We put a lot of importance on educating our children because we know they will pick up the pieces. We know bringing them back to nature will create a new generation of nature-lovers to help our cause. But we still need to educate adults. In my opinion paying 5p for a carrier bag is one of the greatest things that has happened, even if it’s not everywhere in the UK. Plastic bags now have value and that surely should have happened from the start. But some do not realise it is a clever way to change our opinions about throw-away plastic and seem to be angry at another ‘green tax’. These are the people we need to educate. They don’t see the importance of recycling and reducing waste, and I’m not sure that they care.

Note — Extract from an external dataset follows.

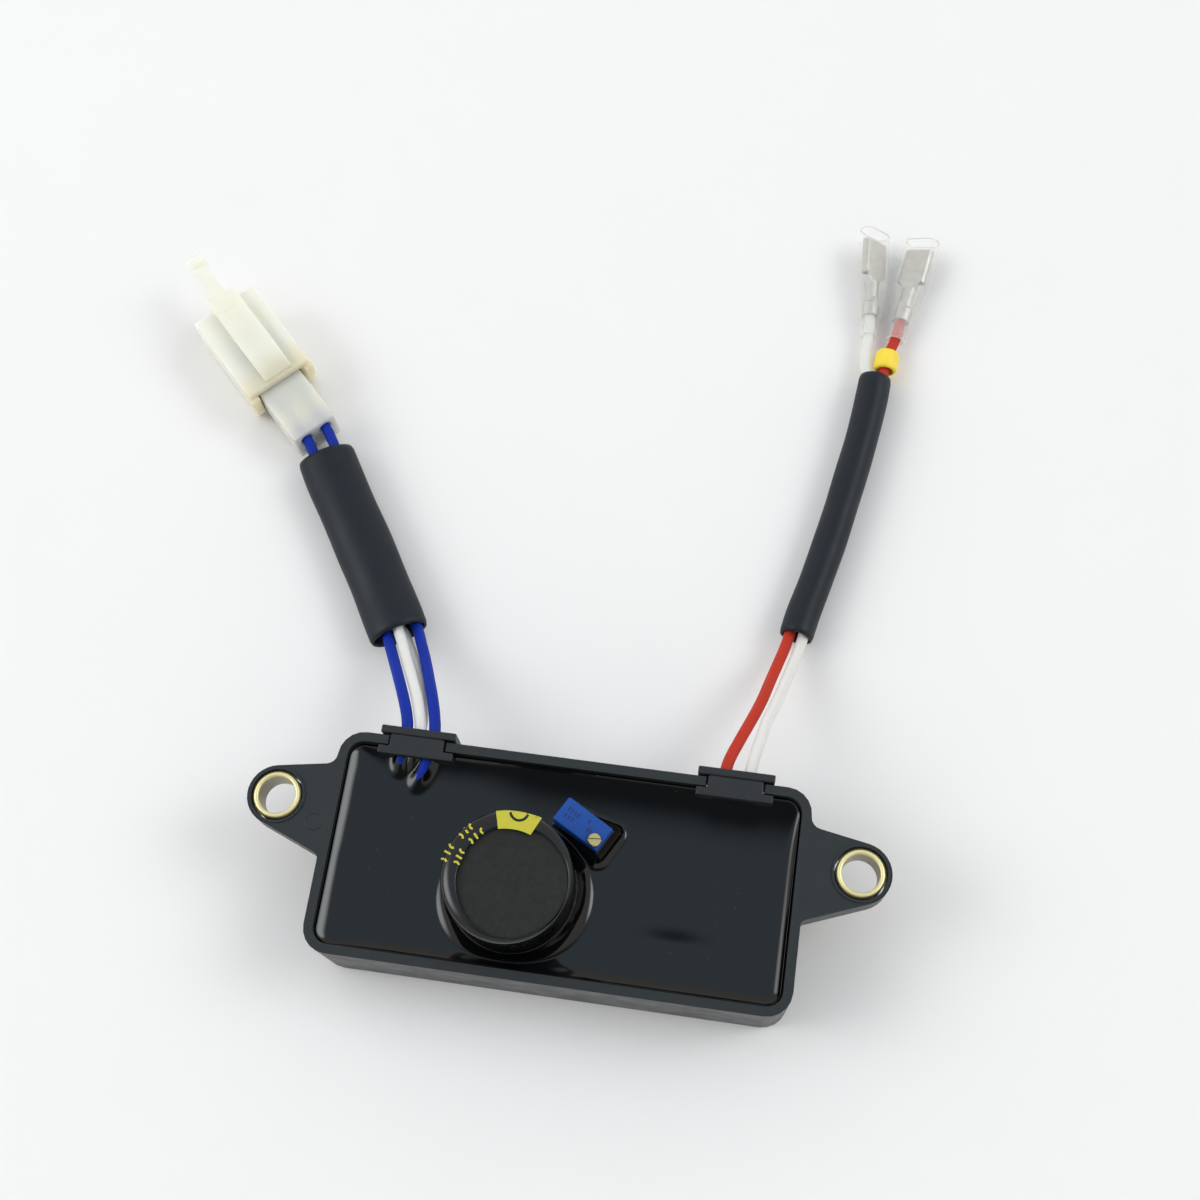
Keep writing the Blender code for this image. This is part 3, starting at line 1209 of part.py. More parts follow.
def main():
    black_plastic = material("black_plastic", (0.022, 0.023, 0.025), 0.42)
    clip_plastic = material("clip_plastic", (0.035, 0.037, 0.040), 0.55)
    compound = material("potting_compound", (0.006, 0.007, 0.009), 0.08)
    brass = material("brass", (0.78, 0.66, 0.36), 0.25, 1.0)
    tin = material("tinned_brass", (0.72, 0.72, 0.68), 0.28, 1.0)
    laminate = material("board_laminate", (0.10, 0.24, 0.12), 0.45)
    part_black = material("part_black", (0.020, 0.020, 0.022), 0.40)
    part_body = material("resistor_body", (0.45, 0.36, 0.22), 0.50)
    film = material("film_capacitor_body", (0.48, 0.06, 0.04), 0.40)
    aluminium = material("aluminium", (0.80, 0.80, 0.80), 0.30, 1.0)
    sleeve_black = material("sleeve_black", (0.020, 0.022, 0.026), 0.45)
    disc_black = material("disc_black", (0.040, 0.040, 0.042), 0.75)
    trimmer_blue = material("trimmer_blue", (0.03, 0.11, 0.55), 0.35)
    blue = material("blue_insulation", (0.02, 0.05, 0.40), 0.40)
    white = material("white_insulation", (0.75, 0.75, 0.72), 0.42)
    red = material("red_insulation", (0.60, 0.03, 0.02), 0.40)
    yellow = material("marker_yellow", (0.85, 0.58, 0.05), 0.45)
    ivory = material("ivory_nylon", (0.80, 0.78, 0.62), 0.40)
    natural = material("natural_nylon", (0.72, 0.74, 0.66), 0.35)
    clear = material("clear_sleeve", (0.90, 0.92, 0.90), 0.15, alpha=0.35)

    make_housing(black_plastic)
    make_bush("left_bush", -1, brass)
    make_bush("right_bush", 1, brass)
    make_clip("left_wire_clip", -1, LEFT_WINDOW_WIDTH, LEFT_WINDOW_DEPTH, clip_plastic)
    make_clip("right_wire_clip", 1, RIGHT_WINDOW_WIDTH, RIGHT_WINDOW_DEPTH, clip_plastic)

    make_board(laminate)
    make_filter_capacitor(aluminium, sleeve_black, disc_black)
    make_trimmer(trimmer_blue, brass)
    left, right = -BOARD_LENGTH / 2, BOARD_LENGTH / 2
    near, far = -BOARD_WIDTH / 2, BOARD_WIDTH / 2
    make_power_transistor((right - 0.0071, 0.0), part_black)
    make_control_transistor((right - 0.0221, far - 0.0040), part_black)
    make_film_capacitor((right - 0.0226, near + 0.0038), film)
    for i in range(4):
        centre = (left + 0.0036 + i * RECTIFIER_PITCH, near + 0.0078)
        name = f"rectifier_diode_{i + 1}"
        axial_part(name, centre, RECTIFIER_LENGTH, RECTIFIER_RADIUS, RECTIFIER_SPAN, part_black, along="Y")
    resistor = (RESISTOR_LENGTH, RESISTOR_RADIUS, RESISTOR_SPAN, part_body)
    flyback = (FLYBACK_LENGTH, FLYBACK_RADIUS, FLYBACK_SPAN, part_black)
    axial_part("flyback_diode", (right - 0.0246, -0.0050), *flyback)
    axial_part("zener_diode", (right - 0.0221, 0.0006), ZENER_LENGTH, ZENER_RADIUS, ZENER_SPAN, film)
    axial_part("resistor_1", (right - 0.0221, 0.0040), *resistor)
    axial_part("resistor_2", (right - 0.0221, 0.0074), *resistor)
    axial_part("resistor_3", (right - 0.0145, near + 0.0067), *resistor, along="Y")
    dropper_place = (-0.0140, far - 0.0032)
    axial_part("dropper_resistor", dropper_place, DROPPER_LENGTH, DROPPER_RADIUS, DROPPER_SPAN, part_body)
    make_potting(compound)

    wire("blue_wire_1", BLUE_WIRE_1, blue)
    wire("blue_wire_2", BLUE_WIRE_2, blue)
    wire("white_wire_1", WHITE_WIRE_1, white)
    wire("white_wire_2", WHITE_WIRE_2, white)
    wire("red_wire", RED_WIRE, red)
    wire("brush_white_wire", BRUSH_WHITE_WIRE, white)
    hollow_sleeve("left_sleeve", LEFT_SLEEVE_ROUTE, LEFT_SLEEVE_WIDTH, LEFT_SLEEVE_HEIGHT, sleeve_black)
    diameter = RIGHT_SLEEVE_DIAMETER
    hollow_sleeve("right_sleeve", RIGHT_SLEEVE_ROUTE, diameter, diameter, sleeve_black)

    make_connector_shell(ivory)
    make_connector_plug(natural)
    make_contacts(tin)
    make_marker(yellow)
    for word, place in terminal_places().items():
        make_spade_terminal(f"{word}_spade_terminal", place, tin)
        make_clear_sleeve(f"{word}_clear_sleeve", place, clear)


main()
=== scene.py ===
import math

import bmesh
import bpy
from mathutils import Matrix, Vector, noise


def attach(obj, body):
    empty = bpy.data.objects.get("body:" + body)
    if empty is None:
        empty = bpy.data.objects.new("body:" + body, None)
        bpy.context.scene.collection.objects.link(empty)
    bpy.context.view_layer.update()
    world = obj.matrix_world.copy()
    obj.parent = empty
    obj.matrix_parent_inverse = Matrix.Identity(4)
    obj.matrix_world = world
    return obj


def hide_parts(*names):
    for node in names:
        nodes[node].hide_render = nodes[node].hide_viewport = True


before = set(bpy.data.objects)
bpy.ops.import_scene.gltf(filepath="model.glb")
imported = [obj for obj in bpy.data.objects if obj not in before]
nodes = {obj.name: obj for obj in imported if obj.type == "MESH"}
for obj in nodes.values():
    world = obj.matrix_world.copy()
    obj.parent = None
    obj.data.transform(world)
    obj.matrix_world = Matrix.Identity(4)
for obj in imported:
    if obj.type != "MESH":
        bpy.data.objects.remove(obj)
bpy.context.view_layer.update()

scene = bpy.context.scene

# Sizes that this file repeats from the part, in metres
TRAY_LENGTH = 0.0839
TRAY_WIDTH = 0.0392
TRAY_HEIGHT = 0.0190
WALL = 0.00165
FILL_INSET = WALL + 0.0003
CORNER_RADIUS = 0.0045
POTTING_TOP = 0.0156
CLIP_FACE = 0.0213
CLIP_CENTRE = 0.0283
CLIP_GAP = 0.00495
CAPACITOR_X = -0.0075
CAPACITOR_Y = -0.0040
SLEEVE_RADIUS = 0.0111
SLEEVE_FOOT = 0.0093
SLEEVE_CROWN = 0.0297
LAP_START = 0.0080
LAP_DROP = 0.0016
MOUTH_RADIUS = 0.0093
MOUTH_SHIFT = 0.0014
MOUTH_TURN = math.radians(-38.0)
DISC_TOP = 0.0290
TRIMMER_X = 0.0030
TRIMMER_Y = 0.0082
TRIMMER_TURN = math.radians(-29.1)
TRIMMER_LENGTH = 0.00953
TRIMMER_WIDTH = 0.00483
TRIMMER_TOP = 0.0201
WIRE_RADIUS = 0.00105
LEFT_SLEEVE_WIDTH = 0.0113
LEFT_SLEEVE_HEIGHT = 0.0082
RIGHT_SLEEVE_DIAMETER = 0.0064
SLEEVE_WALL = 0.00055
MARKER_RADIUS = 0.0024
MARKER_WALL = 0.0008
BOLT_X = 0.0512
BOLT_Y = 0.0063
BUSH_RADIUS = 0.0043
BUSH_BORE_RADIUS = 0.00325
BUSH_BOTTOM = 0.0135
BUSH_TOP = 0.0193
CLEAR_SLEEVE_LENGTH = 0.0235
RED_TIP = (0.0532, 0.1413, 0.00254)
RED_TURN = math.radians(-9.3)
WHITE_TIP = (0.0430, 0.1420, 0.00315)
WHITE_TURN = math.radians(2.9)
CONNECTOR_X = -0.0860
CONNECTOR_Y = 0.1059
CONNECTOR_TURN = math.radians(44.7)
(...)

Which is surely one of our societies greatest failures.
Only two years ago the State of Nature report showed a depressing decline on wildlife population and distribution. But outside of the Nature blogs and our own Environmental circles how many times have you heard about it since? It’s been swept under the rug again to be ignored until the next report comes out with even more doom for our natural world. Even though the report showed much hope for the targeted conservation efforts; which produced inspiring success stories and showed we can turn the fortunes of wildlife around when we have the public’s support. Yet two years on and we are having to defend laws and directives put in place to defend nature and important wildlife species and habitats from being weakened in the light of economy and business growth.
My vision simply is that society changes its view of nature so that we see it a necessary investment–more so than business and economic growth. More important in politics than issues over immigration. And to see declines in nature as more shocking than our deficit.